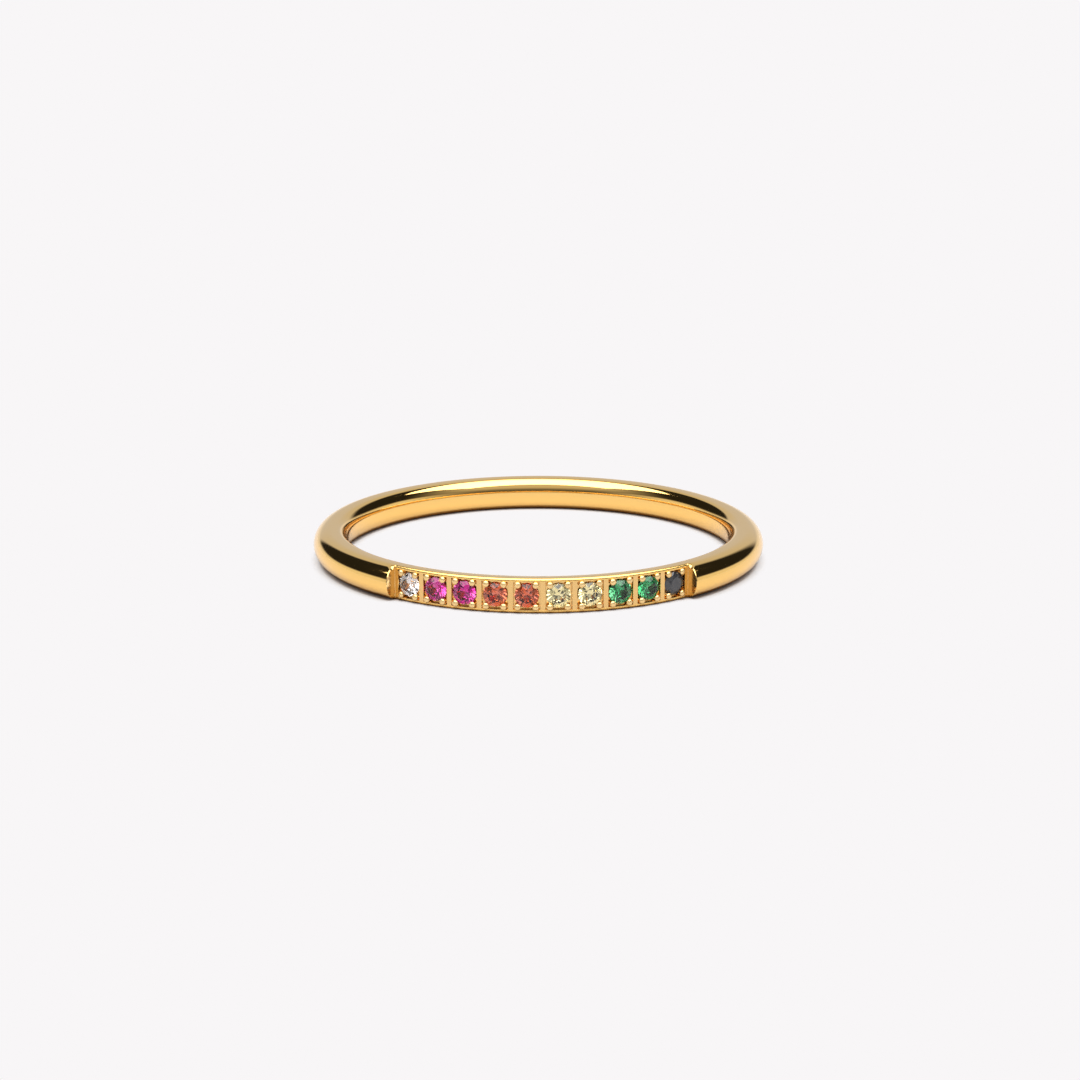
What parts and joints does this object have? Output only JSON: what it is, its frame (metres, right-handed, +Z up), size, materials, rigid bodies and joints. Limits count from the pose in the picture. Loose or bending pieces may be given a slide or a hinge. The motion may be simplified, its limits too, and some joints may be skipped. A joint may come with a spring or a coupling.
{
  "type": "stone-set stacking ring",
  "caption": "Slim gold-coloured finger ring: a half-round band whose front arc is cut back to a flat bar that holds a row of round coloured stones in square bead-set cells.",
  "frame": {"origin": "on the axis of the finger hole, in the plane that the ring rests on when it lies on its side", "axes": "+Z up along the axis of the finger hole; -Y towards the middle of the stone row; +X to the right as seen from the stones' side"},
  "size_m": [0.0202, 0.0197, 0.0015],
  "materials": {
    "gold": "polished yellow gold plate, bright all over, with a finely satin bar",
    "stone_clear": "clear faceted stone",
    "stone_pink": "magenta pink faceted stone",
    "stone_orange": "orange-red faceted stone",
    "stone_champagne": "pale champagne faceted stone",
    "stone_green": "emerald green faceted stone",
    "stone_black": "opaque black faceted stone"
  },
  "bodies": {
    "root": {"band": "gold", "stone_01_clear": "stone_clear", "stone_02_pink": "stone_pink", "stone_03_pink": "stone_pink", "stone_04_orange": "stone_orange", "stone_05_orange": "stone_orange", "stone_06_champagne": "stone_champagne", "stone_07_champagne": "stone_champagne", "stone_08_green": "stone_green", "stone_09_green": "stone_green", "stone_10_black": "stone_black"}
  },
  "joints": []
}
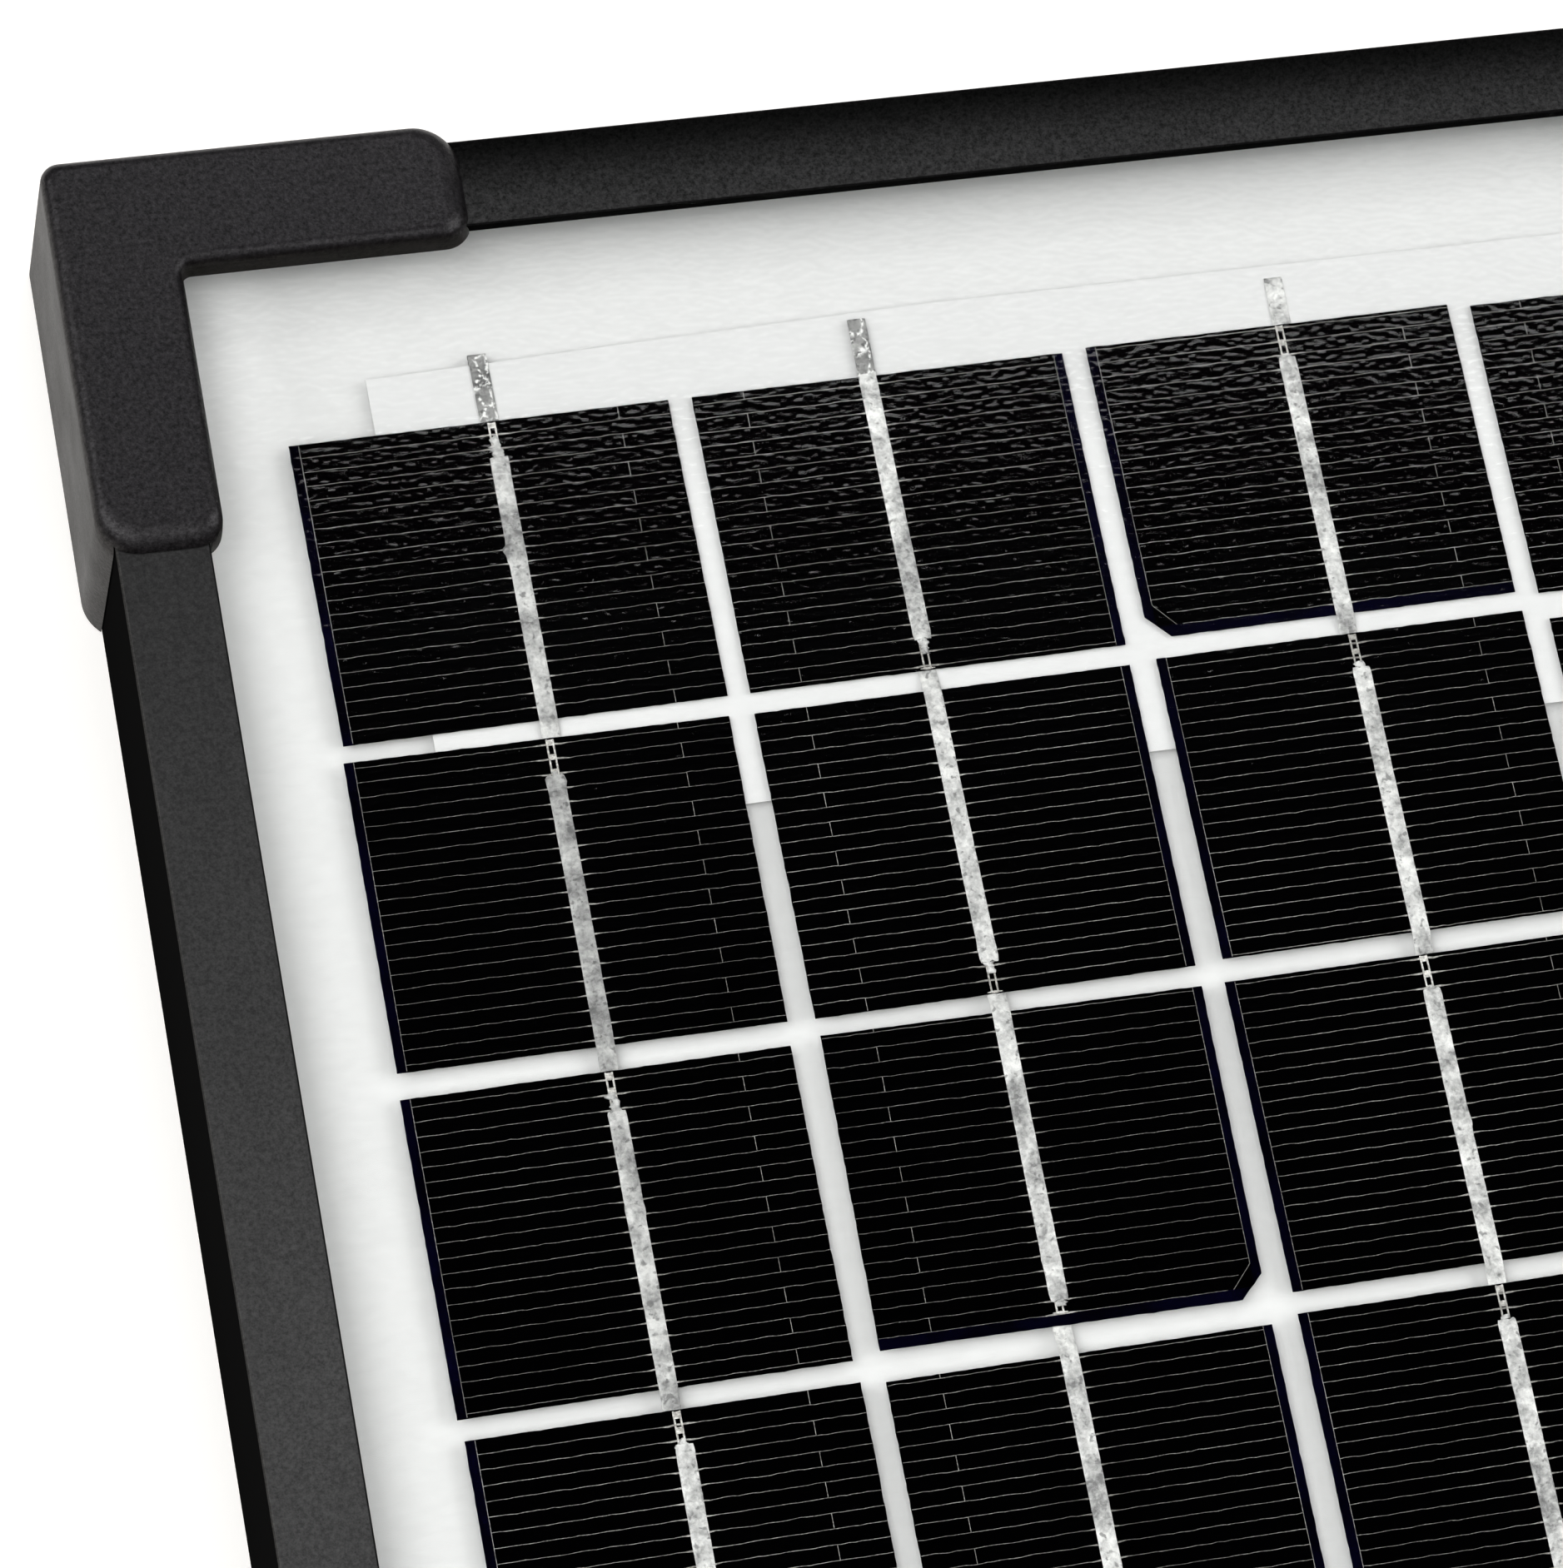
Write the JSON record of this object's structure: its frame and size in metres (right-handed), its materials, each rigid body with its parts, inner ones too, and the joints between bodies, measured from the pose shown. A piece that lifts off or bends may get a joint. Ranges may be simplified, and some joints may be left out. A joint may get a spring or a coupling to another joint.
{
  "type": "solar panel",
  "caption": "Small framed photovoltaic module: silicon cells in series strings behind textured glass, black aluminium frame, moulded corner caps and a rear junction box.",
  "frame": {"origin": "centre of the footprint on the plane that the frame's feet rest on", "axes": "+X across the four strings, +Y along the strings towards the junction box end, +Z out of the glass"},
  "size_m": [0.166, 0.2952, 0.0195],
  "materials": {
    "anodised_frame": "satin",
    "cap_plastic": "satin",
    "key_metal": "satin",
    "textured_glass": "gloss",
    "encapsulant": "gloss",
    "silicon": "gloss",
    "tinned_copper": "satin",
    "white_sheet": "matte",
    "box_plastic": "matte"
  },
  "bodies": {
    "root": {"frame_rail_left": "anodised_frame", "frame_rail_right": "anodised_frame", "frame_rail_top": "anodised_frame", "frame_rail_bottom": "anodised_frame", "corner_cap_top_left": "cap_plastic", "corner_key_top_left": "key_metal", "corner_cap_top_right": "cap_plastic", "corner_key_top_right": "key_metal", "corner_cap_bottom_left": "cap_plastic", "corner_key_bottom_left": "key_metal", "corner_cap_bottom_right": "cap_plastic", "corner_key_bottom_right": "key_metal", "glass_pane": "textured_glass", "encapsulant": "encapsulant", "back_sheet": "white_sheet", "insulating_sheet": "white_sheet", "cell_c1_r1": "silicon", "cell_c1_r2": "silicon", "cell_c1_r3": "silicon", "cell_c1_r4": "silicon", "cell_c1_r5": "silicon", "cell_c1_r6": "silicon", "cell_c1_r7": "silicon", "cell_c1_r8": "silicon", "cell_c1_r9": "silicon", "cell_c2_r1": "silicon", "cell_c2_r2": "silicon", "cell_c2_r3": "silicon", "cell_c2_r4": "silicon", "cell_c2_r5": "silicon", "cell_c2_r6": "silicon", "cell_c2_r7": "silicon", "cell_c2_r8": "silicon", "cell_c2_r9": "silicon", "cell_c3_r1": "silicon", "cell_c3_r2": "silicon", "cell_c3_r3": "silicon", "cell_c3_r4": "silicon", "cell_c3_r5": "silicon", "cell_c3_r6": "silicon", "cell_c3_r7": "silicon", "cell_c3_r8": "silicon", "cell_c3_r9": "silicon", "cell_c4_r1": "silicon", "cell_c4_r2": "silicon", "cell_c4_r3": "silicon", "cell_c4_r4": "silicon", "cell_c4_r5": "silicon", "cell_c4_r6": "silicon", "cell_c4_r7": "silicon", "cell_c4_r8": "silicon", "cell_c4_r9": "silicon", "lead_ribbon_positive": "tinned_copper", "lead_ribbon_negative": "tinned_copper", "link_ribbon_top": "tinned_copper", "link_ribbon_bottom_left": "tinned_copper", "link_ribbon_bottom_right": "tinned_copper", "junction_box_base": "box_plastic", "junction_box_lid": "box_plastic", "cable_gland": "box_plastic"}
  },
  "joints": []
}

* [Given request]: Return all of the data word for word.

* [Final result]:
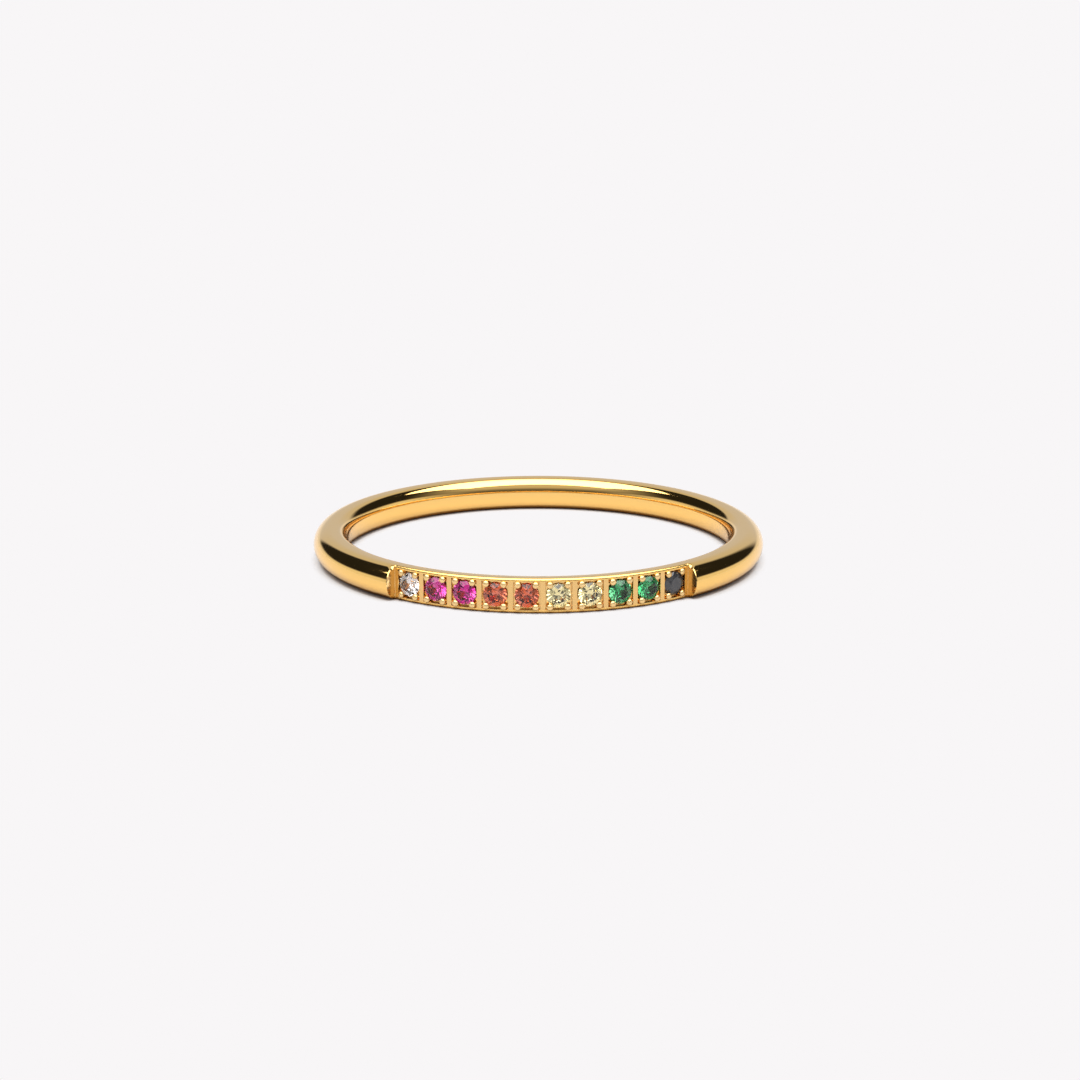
What parts and joints does this object have? Output only JSON: what it is, its frame (metres, right-handed, +Z up), size, materials, rigid bodies and joints. Limits count from the pose in the picture. Loose or bending pieces may be given a slide or a hinge. The motion may be simplified, its limits too, and some joints may be skipped. A joint may come with a spring or a coupling.
{
  "type": "stone-set stacking ring",
  "caption": "Slim gold-coloured finger ring: a half-round band whose front arc is cut back to a flat bar that holds a row of round coloured stones in square bead-set cells.",
  "frame": {"origin": "on the axis of the finger hole, in the plane that the ring rests on when it lies on its side", "axes": "+Z up along the axis of the finger hole; -Y towards the middle of the stone row; +X to the right as seen from the stones' side"},
  "size_m": [0.0202, 0.0197, 0.0015],
  "materials": {
    "gold": "polished yellow gold plate, bright all over, with a finely satin bar",
    "stone_clear": "clear faceted stone",
    "stone_pink": "magenta pink faceted stone",
    "stone_orange": "orange-red faceted stone",
    "stone_champagne": "pale champagne faceted stone",
    "stone_green": "emerald green faceted stone",
    "stone_black": "opaque black faceted stone"
  },
  "bodies": {
    "root": {"band": "gold", "stone_01_clear": "stone_clear", "stone_02_pink": "stone_pink", "stone_03_pink": "stone_pink", "stone_04_orange": "stone_orange", "stone_05_orange": "stone_orange", "stone_06_champagne": "stone_champagne", "stone_07_champagne": "stone_champagne", "stone_08_green": "stone_green", "stone_09_green": "stone_green", "stone_10_black": "stone_black"}
  },
  "joints": []
}
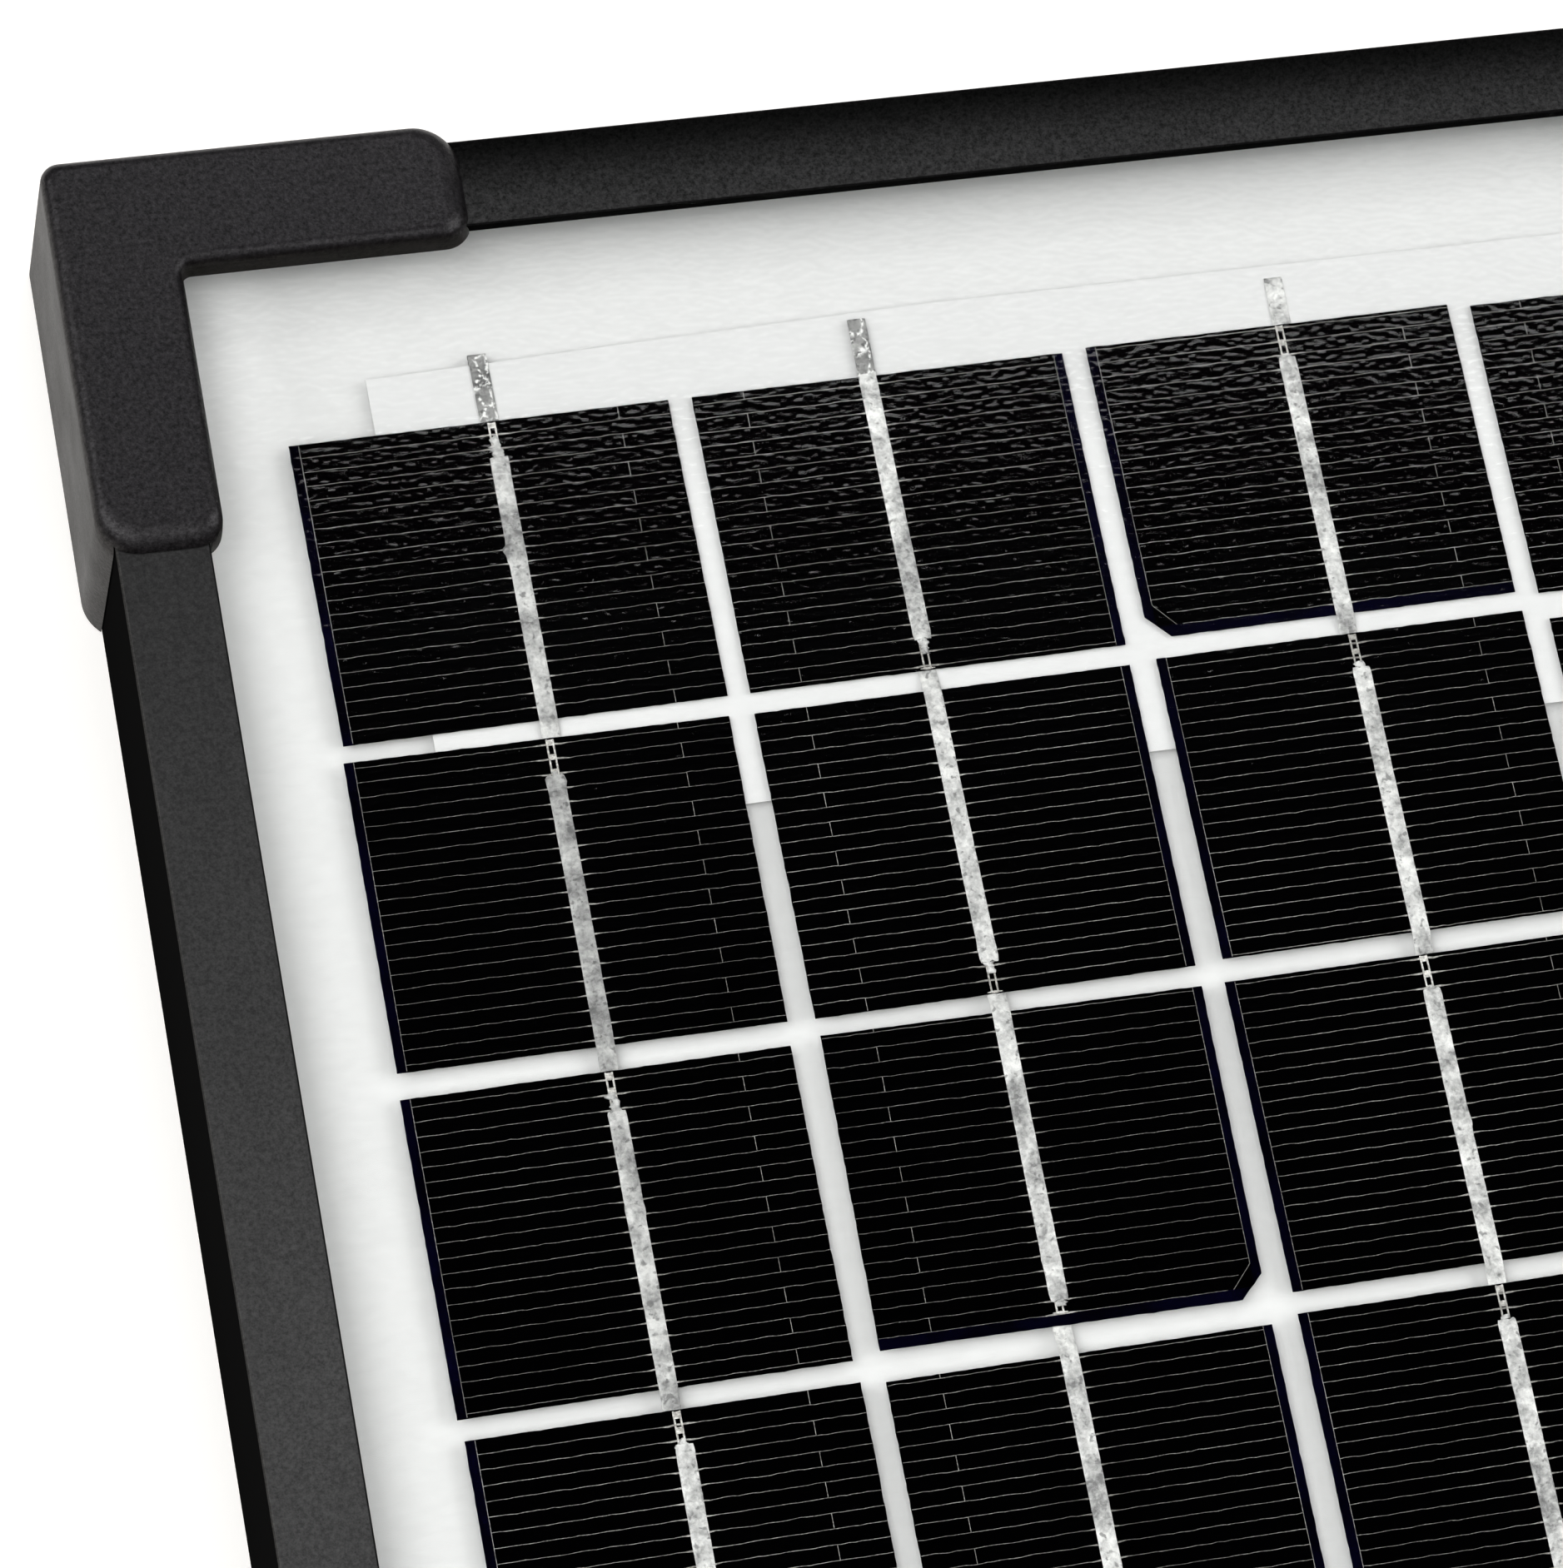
Write the JSON record of this object's structure: its frame and size in metres (right-handed), its materials, each rigid body with its parts, inner ones too, and the joints between bodies, measured from the pose shown. A piece that lifts off or bends may get a joint. Ranges may be simplified, and some joints may be left out. A joint may get a spring or a coupling to another joint.
{
  "type": "solar panel",
  "caption": "Small framed photovoltaic module: silicon cells in series strings behind textured glass, black aluminium frame, moulded corner caps and a rear junction box.",
  "frame": {"origin": "centre of the footprint on the plane that the frame's feet rest on", "axes": "+X across the four strings, +Y along the strings towards the junction box end, +Z out of the glass"},
  "size_m": [0.166, 0.2952, 0.0195],
  "materials": {
    "anodised_frame": "satin",
    "cap_plastic": "satin",
    "key_metal": "satin",
    "textured_glass": "gloss",
    "encapsulant": "gloss",
    "silicon": "gloss",
    "tinned_copper": "satin",
    "white_sheet": "matte",
    "box_plastic": "matte"
  },
  "bodies": {
    "root": {"frame_rail_left": "anodised_frame", "frame_rail_right": "anodised_frame", "frame_rail_top": "anodised_frame", "frame_rail_bottom": "anodised_frame", "corner_cap_top_left": "cap_plastic", "corner_key_top_left": "key_metal", "corner_cap_top_right": "cap_plastic", "corner_key_top_right": "key_metal", "corner_cap_bottom_left": "cap_plastic", "corner_key_bottom_left": "key_metal", "corner_cap_bottom_right": "cap_plastic", "corner_key_bottom_right": "key_metal", "glass_pane": "textured_glass", "encapsulant": "encapsulant", "back_sheet": "white_sheet", "insulating_sheet": "white_sheet", "cell_c1_r1": "silicon", "cell_c1_r2": "silicon", "cell_c1_r3": "silicon", "cell_c1_r4": "silicon", "cell_c1_r5": "silicon", "cell_c1_r6": "silicon", "cell_c1_r7": "silicon", "cell_c1_r8": "silicon", "cell_c1_r9": "silicon", "cell_c2_r1": "silicon", "cell_c2_r2": "silicon", "cell_c2_r3": "silicon", "cell_c2_r4": "silicon", "cell_c2_r5": "silicon", "cell_c2_r6": "silicon", "cell_c2_r7": "silicon", "cell_c2_r8": "silicon", "cell_c2_r9": "silicon", "cell_c3_r1": "silicon", "cell_c3_r2": "silicon", "cell_c3_r3": "silicon", "cell_c3_r4": "silicon", "cell_c3_r5": "silicon", "cell_c3_r6": "silicon", "cell_c3_r7": "silicon", "cell_c3_r8": "silicon", "cell_c3_r9": "silicon", "cell_c4_r1": "silicon", "cell_c4_r2": "silicon", "cell_c4_r3": "silicon", "cell_c4_r4": "silicon", "cell_c4_r5": "silicon", "cell_c4_r6": "silicon", "cell_c4_r7": "silicon", "cell_c4_r8": "silicon", "cell_c4_r9": "silicon", "lead_ribbon_positive": "tinned_copper", "lead_ribbon_negative": "tinned_copper", "link_ribbon_top": "tinned_copper", "link_ribbon_bottom_left": "tinned_copper", "link_ribbon_bottom_right": "tinned_copper", "junction_box_base": "box_plastic", "junction_box_lid": "box_plastic", "cable_gland": "box_plastic"}
  },
  "joints": []
}